Being too exhausted to socialize isn’t a problem to fix. It’s information to act on. And the earlier you learn to act on it honestly, the less time you spend recovering from avoidable depletion and the more you have for the things and people that genuinely matter to you.
About the Author
Keith Lacy is an introvert who’s learned to embrace his true self later in life. After 20 years in advertising and marketing leadership, including running agencies and managing Fortune 500 accounts, Keith now channels his experience into helping fellow introverts understand their strengths and build fulfilling careers. As an INTJ, he brings analytical depth and authentic perspective to every article, drawing from both professional expertise and personal growth.
Frequently Asked Questions
Is it normal to feel too exhausted to socialize even when nothing particularly stressful happened?
Yes, and this is one of the more confusing aspects of introvert energy depletion. Social exhaustion doesn’t always follow an obviously demanding event. Cumulative exposure to ordinary social interaction, even pleasant interaction, can deplete your reserves over time. A week of routine meetings, small talk, and collaborative work can leave you just as drained as a single intense day, sometimes more so because the depletion builds gradually and you don’t always notice it until you’ve hit the wall.
How do I know if my social exhaustion is introversion or something that needs professional support?
Introvert fatigue typically lifts with adequate rest and solitude. You feel depleted after social engagement, you withdraw, you recover, and you return to a functional baseline. If your exhaustion persists even after extended periods of rest, comes paired with persistent low mood, loss of interest in activities you normally enjoy, or difficulty functioning in daily tasks, those are signals worth discussing with a mental health professional. Introversion doesn’t explain everything, and there’s no value in attributing to personality what might benefit from direct support.
What’s the fastest way to recover from social exhaustion when I don’t have much time?
Short recovery windows work best when you minimize all sensory and cognitive demands simultaneously. Step away from screens, reduce noise, dim lighting if possible, and give yourself permission to do nothing purposeful for a set period. Even twenty minutes of genuine quiet, not passive consumption but actual absence of demands, can shift your state meaningfully. The recovery won’t be complete, but it can be enough to get you through the next requirement before you have more time to restore fully.
How do I explain social exhaustion to an extroverted partner or family member without it becoming an ongoing conflict?
Framing matters more than explanation length. Most extroverts don’t need to understand the neuroscience to accept that you need space. What helps is making it concrete and non-personal: “After a week like this one, I need a quiet evening to feel like myself again. It has nothing to do with you or how much I want to be with you.” Consistency also builds trust over time. When your partner sees that you reliably return to full engagement after your recovery time, the pattern becomes less threatening and more predictable.
Does social exhaustion get better as introverts get older or more experienced with managing their energy?
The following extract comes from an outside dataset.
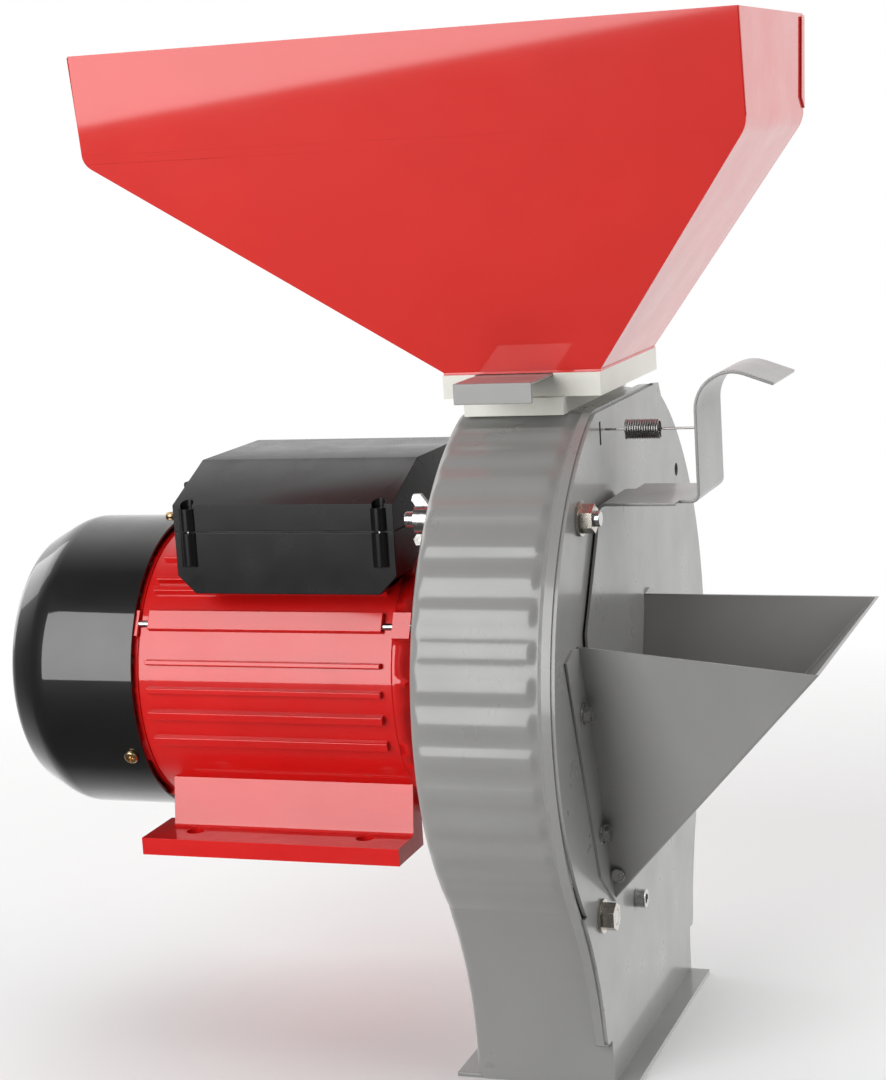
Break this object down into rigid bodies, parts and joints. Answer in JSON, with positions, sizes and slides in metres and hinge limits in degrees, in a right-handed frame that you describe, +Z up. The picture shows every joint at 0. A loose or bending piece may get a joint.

Many introverts find that their relationship with social exhaustion improves significantly with age and self-awareness, not because the underlying wiring changes, but because they get better at recognizing their signals earlier, setting limits more confidently, and building environments that work with their nature rather than against it. The exhaustion itself doesn’t disappear, but the recovery becomes more efficient and the depletion less severe when you stop fighting your own needs and start managing them proactively.